▸ **THE TASK**
Your task is to return, exactly, the run of lines starting at the line holding "const nutFoot = new" and ending at the line holding "obj.data.transform(obj.matrix_world)", both ends included and no other lines.

— begin DATA EXTRACT —

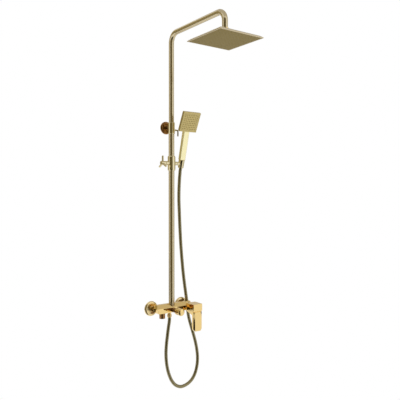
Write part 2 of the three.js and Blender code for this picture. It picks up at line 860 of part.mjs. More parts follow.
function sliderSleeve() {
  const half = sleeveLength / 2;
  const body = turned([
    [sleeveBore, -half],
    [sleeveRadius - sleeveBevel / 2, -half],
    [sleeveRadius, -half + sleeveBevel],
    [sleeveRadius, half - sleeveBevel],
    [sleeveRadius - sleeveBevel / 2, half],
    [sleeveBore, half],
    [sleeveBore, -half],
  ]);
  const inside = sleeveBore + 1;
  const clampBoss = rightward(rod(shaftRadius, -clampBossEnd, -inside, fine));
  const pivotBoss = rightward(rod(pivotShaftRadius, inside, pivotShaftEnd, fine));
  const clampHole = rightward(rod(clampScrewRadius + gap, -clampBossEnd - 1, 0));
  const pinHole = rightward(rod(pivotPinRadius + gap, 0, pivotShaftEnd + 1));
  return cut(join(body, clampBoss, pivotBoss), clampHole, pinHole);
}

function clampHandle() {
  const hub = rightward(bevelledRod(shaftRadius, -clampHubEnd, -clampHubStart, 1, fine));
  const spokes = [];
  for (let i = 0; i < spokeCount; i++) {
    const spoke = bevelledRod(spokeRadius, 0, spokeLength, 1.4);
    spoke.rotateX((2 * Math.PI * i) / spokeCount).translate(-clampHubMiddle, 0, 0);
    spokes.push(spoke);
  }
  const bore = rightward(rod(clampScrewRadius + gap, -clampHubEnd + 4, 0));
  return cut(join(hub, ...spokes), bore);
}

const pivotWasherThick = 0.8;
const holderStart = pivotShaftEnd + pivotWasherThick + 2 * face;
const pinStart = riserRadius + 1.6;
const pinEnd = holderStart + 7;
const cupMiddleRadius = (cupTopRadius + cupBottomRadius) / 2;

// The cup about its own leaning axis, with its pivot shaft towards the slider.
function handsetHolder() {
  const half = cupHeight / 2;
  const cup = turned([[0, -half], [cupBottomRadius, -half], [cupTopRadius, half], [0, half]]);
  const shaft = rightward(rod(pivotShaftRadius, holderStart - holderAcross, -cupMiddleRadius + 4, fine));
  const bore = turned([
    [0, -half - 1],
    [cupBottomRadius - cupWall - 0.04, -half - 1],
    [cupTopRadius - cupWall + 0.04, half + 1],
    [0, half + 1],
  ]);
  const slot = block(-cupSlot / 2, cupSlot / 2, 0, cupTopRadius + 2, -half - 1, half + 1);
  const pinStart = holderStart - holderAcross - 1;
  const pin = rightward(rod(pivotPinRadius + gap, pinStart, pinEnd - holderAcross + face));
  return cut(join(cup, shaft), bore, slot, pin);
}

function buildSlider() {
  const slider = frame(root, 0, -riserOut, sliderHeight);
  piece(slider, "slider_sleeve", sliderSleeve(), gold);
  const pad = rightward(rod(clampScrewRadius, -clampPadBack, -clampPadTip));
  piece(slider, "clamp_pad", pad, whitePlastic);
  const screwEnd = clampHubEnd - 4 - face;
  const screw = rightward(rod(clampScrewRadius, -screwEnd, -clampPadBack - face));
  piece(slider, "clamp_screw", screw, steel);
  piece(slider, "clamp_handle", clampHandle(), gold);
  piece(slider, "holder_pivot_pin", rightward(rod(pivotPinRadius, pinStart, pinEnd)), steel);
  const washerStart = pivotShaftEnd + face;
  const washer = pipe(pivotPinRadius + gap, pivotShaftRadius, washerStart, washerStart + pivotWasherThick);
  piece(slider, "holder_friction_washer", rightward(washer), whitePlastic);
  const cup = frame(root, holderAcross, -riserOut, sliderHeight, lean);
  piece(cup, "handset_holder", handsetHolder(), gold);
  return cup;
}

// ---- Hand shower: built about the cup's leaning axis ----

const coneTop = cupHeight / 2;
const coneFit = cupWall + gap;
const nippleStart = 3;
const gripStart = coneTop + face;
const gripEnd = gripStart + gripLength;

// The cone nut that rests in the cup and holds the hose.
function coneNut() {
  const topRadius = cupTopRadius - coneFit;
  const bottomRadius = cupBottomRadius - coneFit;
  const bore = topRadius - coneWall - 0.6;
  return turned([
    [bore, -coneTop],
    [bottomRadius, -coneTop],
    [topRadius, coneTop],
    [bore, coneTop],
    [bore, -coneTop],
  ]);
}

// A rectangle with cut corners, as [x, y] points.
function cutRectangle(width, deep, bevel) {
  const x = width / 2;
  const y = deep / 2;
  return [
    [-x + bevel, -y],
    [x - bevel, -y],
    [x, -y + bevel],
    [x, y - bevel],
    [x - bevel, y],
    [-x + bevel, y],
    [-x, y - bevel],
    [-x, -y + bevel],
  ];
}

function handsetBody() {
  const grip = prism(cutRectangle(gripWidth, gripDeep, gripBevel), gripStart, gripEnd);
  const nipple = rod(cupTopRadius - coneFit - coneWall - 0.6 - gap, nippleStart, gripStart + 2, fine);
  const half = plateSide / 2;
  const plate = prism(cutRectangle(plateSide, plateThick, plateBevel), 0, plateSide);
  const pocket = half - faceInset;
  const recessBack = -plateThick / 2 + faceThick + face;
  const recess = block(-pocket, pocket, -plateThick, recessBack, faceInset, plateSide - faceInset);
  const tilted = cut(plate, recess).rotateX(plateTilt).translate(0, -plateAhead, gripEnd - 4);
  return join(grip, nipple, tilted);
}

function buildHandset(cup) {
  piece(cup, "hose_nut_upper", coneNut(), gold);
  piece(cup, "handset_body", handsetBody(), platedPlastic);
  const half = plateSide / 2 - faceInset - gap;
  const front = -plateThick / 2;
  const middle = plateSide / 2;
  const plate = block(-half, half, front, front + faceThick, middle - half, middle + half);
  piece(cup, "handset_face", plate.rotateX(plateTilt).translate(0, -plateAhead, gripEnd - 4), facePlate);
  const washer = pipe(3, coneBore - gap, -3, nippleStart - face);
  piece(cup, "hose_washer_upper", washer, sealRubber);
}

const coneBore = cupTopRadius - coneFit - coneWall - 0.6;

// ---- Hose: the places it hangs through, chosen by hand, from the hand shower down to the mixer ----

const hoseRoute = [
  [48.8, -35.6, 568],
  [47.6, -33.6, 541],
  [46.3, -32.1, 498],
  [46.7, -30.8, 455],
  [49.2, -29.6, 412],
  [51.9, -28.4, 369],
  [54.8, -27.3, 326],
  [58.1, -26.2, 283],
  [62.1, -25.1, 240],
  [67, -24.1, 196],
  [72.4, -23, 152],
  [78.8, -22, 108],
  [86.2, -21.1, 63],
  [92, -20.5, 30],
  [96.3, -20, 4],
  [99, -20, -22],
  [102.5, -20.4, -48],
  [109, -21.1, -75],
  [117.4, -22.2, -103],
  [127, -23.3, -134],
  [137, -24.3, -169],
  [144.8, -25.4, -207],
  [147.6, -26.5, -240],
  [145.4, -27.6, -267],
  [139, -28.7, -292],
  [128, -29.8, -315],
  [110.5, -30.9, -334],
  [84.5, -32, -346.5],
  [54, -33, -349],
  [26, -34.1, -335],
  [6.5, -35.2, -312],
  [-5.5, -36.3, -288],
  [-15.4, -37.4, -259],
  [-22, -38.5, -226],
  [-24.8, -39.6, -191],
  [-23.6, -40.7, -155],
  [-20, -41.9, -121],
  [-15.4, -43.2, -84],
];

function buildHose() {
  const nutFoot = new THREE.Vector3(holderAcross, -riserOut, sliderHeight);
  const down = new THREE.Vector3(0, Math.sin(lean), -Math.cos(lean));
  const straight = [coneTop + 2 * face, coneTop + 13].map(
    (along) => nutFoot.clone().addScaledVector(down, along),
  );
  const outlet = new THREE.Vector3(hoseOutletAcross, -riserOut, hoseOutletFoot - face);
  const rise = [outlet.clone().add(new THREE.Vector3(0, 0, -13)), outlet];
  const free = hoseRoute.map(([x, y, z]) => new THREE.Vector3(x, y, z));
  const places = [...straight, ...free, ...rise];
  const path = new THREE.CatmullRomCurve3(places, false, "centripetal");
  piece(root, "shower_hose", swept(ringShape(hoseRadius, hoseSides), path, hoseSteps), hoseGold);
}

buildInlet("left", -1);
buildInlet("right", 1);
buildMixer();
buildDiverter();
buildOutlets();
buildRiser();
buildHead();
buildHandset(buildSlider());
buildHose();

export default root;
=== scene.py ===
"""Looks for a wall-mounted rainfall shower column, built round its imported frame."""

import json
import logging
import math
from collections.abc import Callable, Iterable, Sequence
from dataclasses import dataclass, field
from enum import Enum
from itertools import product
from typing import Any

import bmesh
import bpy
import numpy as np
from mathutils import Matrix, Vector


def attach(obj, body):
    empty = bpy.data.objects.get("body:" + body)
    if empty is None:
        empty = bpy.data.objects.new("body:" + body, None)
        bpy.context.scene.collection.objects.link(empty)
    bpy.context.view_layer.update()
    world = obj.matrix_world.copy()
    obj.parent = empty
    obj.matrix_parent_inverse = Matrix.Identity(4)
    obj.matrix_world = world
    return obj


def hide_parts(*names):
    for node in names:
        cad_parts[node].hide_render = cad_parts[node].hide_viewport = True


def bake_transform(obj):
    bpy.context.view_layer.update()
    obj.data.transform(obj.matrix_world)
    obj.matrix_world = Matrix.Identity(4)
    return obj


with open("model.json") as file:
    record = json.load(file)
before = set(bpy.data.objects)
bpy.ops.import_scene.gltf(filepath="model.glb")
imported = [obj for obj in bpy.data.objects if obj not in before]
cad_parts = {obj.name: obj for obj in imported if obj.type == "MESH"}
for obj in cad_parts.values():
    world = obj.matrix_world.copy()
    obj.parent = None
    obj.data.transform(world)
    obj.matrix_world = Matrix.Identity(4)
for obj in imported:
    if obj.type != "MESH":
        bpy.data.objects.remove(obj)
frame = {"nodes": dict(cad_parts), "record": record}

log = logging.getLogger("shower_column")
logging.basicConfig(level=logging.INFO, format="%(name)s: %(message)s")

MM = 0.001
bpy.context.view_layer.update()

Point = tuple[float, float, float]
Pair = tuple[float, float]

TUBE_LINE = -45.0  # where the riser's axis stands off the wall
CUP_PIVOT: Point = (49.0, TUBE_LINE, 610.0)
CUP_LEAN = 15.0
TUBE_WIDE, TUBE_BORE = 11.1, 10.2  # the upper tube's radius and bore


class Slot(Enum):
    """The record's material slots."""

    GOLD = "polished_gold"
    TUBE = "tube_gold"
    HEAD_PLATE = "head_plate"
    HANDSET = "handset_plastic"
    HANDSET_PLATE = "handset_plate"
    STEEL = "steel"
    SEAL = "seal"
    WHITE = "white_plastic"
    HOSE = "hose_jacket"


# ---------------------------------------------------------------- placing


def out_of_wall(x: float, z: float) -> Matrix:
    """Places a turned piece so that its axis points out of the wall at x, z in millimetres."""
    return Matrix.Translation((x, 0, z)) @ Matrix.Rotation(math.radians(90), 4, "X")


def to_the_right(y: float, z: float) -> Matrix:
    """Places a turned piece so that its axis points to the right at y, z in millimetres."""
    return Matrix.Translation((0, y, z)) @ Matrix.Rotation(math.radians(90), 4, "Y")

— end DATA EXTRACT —

▸ **EXPECTED ANSWER**
  const nutFoot = new THREE.Vector3(holderAcross, -riserOut, sliderHeight);
  const down = new THREE.Vector3(0, Math.sin(lean), -Math.cos(lean));
  const straight = [coneTop + 2 * face, coneTop + 13].map(
    (along) => nutFoot.clone().addScaledVector(down, along),
  );
  const outlet = new THREE.Vector3(hoseOutletAcross, -riserOut, hoseOutletFoot - face);
  const rise = [outlet.clone().add(new THREE.Vector3(0, 0, -13)), outlet];
  const free = hoseRoute.map(([x, y, z]) => new THREE.Vector3(x, y, z));
  const places = [...straight, ...free, ...rise];
  const path = new THREE.CatmullRomCurve3(places, false, "centripetal");
  piece(root, "shower_hose", swept(ringShape(hoseRadius, hoseSides), path, hoseSteps), hoseGold);
}

buildInlet("left", -1);
buildInlet("right", 1);
buildMixer();
buildDiverter();
buildOutlets();
buildRiser();
buildHead();
buildHandset(buildSlider());
buildHose();

export default root;
=== scene.py ===
"""Looks for a wall-mounted rainfall shower column, built round its imported frame."""

import json
import logging
import math
from collections.abc import Callable, Iterable, Sequence
from dataclasses import dataclass, field
from enum import Enum
from itertools import product
from typing import Any

import bmesh
import bpy
import numpy as np
from mathutils import Matrix, Vector


def attach(obj, body):
    empty = bpy.data.objects.get("body:" + body)
    if empty is None:
        empty = bpy.data.objects.new("body:" + body, None)
        bpy.context.scene.collection.objects.link(empty)
    bpy.context.view_layer.update()
    world = obj.matrix_world.copy()
    obj.parent = empty
    obj.matrix_parent_inverse = Matrix.Identity(4)
    obj.matrix_world = world
    return obj


def hide_parts(*names):
    for node in names:
        cad_parts[node].hide_render = cad_parts[node].hide_viewport = True


def bake_transform(obj):
    bpy.context.view_layer.update()
    obj.data.transform(obj.matrix_world)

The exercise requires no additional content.